--- start of DATA EXCERPT ---

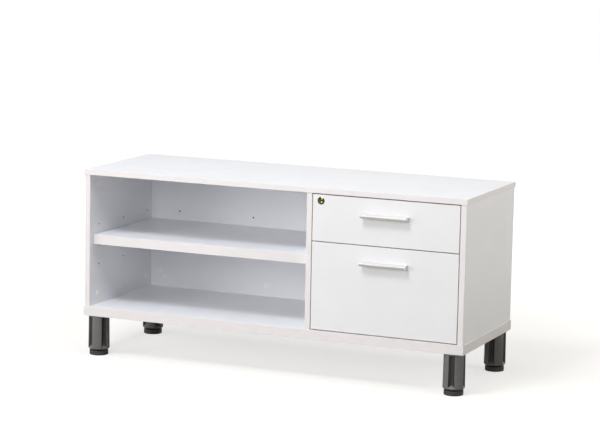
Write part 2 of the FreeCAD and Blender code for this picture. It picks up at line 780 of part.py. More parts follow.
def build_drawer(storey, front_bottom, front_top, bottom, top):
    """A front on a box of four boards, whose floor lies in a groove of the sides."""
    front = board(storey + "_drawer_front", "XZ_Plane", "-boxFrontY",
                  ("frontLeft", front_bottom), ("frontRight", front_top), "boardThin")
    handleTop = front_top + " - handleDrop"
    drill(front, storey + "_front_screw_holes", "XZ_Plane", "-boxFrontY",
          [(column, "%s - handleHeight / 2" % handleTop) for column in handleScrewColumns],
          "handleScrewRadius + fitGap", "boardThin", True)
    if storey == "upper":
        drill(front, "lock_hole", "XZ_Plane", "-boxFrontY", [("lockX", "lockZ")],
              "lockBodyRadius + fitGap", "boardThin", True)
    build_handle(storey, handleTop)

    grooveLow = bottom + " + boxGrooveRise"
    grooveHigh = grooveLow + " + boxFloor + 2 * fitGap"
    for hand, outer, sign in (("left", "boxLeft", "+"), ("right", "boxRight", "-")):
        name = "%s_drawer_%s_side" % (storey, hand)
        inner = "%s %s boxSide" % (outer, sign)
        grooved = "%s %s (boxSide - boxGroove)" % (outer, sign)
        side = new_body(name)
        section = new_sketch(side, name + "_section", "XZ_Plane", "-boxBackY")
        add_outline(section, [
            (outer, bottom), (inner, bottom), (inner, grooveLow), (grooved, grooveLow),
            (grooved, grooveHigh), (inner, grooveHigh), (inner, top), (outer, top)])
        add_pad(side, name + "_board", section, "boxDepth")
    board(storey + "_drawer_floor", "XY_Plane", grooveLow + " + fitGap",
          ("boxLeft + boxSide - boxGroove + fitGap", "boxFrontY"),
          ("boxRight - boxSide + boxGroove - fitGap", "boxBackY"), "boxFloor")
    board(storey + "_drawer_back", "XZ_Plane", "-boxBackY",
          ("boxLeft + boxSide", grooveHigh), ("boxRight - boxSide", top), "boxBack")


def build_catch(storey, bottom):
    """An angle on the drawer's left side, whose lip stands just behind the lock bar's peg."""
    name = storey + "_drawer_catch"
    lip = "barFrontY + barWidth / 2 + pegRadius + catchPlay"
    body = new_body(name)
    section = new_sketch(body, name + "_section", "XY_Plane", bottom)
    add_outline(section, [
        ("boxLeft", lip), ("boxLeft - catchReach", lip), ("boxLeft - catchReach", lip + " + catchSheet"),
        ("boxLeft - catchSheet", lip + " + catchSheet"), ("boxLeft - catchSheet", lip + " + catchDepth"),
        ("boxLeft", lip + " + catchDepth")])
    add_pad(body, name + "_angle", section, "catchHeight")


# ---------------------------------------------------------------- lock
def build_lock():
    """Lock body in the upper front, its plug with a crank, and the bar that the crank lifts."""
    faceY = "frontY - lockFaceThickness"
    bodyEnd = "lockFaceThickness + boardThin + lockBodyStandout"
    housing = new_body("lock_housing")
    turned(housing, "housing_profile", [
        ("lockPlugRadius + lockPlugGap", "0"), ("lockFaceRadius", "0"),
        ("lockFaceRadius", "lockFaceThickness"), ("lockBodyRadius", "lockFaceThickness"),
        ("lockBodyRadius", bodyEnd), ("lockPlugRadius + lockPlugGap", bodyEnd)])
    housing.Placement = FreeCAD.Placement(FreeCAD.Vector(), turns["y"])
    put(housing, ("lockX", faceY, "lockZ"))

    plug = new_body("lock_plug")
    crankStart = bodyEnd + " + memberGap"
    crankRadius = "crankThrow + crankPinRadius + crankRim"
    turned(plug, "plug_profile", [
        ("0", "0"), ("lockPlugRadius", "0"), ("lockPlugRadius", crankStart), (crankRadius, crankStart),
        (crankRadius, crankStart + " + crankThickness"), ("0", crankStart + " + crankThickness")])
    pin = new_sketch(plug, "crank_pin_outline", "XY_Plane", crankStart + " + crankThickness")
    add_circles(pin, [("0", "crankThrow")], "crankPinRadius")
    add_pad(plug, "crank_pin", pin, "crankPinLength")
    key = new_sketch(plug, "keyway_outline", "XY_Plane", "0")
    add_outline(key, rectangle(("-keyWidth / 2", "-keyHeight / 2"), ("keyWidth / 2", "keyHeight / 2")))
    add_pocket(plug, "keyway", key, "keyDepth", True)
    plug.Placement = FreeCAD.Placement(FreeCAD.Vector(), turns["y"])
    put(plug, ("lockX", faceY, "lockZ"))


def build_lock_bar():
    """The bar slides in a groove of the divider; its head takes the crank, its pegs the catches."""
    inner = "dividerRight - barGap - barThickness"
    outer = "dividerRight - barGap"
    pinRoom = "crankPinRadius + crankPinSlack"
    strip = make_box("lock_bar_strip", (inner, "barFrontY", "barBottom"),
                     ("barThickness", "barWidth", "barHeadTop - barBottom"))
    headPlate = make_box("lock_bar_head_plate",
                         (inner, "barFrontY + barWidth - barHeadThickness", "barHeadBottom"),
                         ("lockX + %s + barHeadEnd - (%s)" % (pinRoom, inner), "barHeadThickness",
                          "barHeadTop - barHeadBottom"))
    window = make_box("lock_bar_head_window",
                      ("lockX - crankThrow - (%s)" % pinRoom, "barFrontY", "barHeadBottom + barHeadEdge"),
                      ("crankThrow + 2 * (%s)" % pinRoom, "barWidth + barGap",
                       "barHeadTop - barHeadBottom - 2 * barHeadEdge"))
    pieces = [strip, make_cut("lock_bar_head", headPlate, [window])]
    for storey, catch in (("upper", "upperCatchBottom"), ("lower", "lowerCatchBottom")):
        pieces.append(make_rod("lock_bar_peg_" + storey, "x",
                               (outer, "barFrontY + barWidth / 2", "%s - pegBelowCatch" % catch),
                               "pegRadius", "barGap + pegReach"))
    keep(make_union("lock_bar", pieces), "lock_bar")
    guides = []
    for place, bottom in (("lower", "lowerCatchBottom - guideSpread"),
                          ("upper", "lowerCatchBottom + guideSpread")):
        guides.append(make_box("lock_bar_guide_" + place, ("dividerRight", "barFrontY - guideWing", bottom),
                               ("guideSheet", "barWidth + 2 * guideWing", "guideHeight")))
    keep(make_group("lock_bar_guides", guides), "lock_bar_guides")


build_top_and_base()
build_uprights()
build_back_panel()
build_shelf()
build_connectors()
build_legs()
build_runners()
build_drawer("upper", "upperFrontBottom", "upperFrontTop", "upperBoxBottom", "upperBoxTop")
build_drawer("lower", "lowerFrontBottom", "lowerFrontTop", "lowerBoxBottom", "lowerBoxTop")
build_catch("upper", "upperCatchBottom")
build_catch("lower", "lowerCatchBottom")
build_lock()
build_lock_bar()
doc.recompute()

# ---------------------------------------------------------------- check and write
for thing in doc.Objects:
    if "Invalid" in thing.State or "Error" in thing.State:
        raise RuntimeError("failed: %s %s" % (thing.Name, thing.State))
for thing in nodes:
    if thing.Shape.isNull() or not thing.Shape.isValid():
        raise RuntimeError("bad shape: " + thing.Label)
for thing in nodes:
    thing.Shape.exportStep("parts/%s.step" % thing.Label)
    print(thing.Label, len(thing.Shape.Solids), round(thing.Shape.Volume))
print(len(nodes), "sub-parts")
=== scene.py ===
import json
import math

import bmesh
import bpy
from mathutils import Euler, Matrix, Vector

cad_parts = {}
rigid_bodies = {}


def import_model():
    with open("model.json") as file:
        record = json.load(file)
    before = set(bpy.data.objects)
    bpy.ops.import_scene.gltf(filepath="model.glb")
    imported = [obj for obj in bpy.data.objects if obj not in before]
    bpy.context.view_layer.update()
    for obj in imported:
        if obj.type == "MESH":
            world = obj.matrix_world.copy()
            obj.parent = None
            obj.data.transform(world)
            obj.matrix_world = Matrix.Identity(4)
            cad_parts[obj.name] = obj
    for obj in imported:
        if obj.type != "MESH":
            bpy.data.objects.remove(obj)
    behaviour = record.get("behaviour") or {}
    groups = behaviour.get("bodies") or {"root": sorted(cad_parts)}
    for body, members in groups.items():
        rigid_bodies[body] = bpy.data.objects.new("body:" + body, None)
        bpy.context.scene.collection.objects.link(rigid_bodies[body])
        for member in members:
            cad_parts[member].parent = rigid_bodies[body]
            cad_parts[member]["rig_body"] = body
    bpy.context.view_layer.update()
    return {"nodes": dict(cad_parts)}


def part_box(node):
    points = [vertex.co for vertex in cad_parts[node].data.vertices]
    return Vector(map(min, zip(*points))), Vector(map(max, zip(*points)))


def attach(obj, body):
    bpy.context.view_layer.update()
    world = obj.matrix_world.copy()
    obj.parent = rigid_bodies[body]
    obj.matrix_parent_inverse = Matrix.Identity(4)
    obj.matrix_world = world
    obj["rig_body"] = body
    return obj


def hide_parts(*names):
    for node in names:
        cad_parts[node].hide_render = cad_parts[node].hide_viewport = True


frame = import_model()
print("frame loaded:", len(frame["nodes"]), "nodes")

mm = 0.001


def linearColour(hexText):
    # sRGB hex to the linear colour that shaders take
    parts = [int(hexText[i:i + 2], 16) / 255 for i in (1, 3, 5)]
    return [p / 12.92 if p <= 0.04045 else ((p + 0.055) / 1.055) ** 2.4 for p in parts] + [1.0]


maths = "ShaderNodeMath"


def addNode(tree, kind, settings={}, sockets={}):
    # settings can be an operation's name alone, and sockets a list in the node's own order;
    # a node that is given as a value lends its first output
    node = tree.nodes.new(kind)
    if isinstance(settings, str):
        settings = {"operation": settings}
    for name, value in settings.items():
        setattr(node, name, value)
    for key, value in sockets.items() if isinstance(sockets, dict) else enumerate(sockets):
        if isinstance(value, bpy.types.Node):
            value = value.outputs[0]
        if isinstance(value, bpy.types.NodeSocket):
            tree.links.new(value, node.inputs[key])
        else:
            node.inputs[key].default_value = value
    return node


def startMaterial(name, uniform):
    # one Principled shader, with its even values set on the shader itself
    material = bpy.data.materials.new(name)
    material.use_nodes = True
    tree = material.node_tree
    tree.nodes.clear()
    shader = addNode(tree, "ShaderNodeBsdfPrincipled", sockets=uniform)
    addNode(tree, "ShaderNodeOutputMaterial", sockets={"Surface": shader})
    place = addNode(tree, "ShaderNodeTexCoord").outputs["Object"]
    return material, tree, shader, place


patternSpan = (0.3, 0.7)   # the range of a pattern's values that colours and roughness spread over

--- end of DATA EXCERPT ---

## REQUIRED WORK
Only the lines from the one with "check and write" to the one with "obj.data.transform(world)" are wanted; extract them exactly, both ends included.

## RESPONSE TO THIS TASK
# ---------------------------------------------------------------- check and write
for thing in doc.Objects:
    if "Invalid" in thing.State or "Error" in thing.State:
        raise RuntimeError("failed: %s %s" % (thing.Name, thing.State))
for thing in nodes:
    if thing.Shape.isNull() or not thing.Shape.isValid():
        raise RuntimeError("bad shape: " + thing.Label)
for thing in nodes:
    thing.Shape.exportStep("parts/%s.step" % thing.Label)
    print(thing.Label, len(thing.Shape.Solids), round(thing.Shape.Volume))
print(len(nodes), "sub-parts")
=== scene.py ===
import json
import math

import bmesh
import bpy
from mathutils import Euler, Matrix, Vector

cad_parts = {}
rigid_bodies = {}


def import_model():
    with open("model.json") as file:
        record = json.load(file)
    before = set(bpy.data.objects)
    bpy.ops.import_scene.gltf(filepath="model.glb")
    imported = [obj for obj in bpy.data.objects if obj not in before]
    bpy.context.view_layer.update()
    for obj in imported:
        if obj.type == "MESH":
            world = obj.matrix_world.copy()
            obj.parent = None
            obj.data.transform(world)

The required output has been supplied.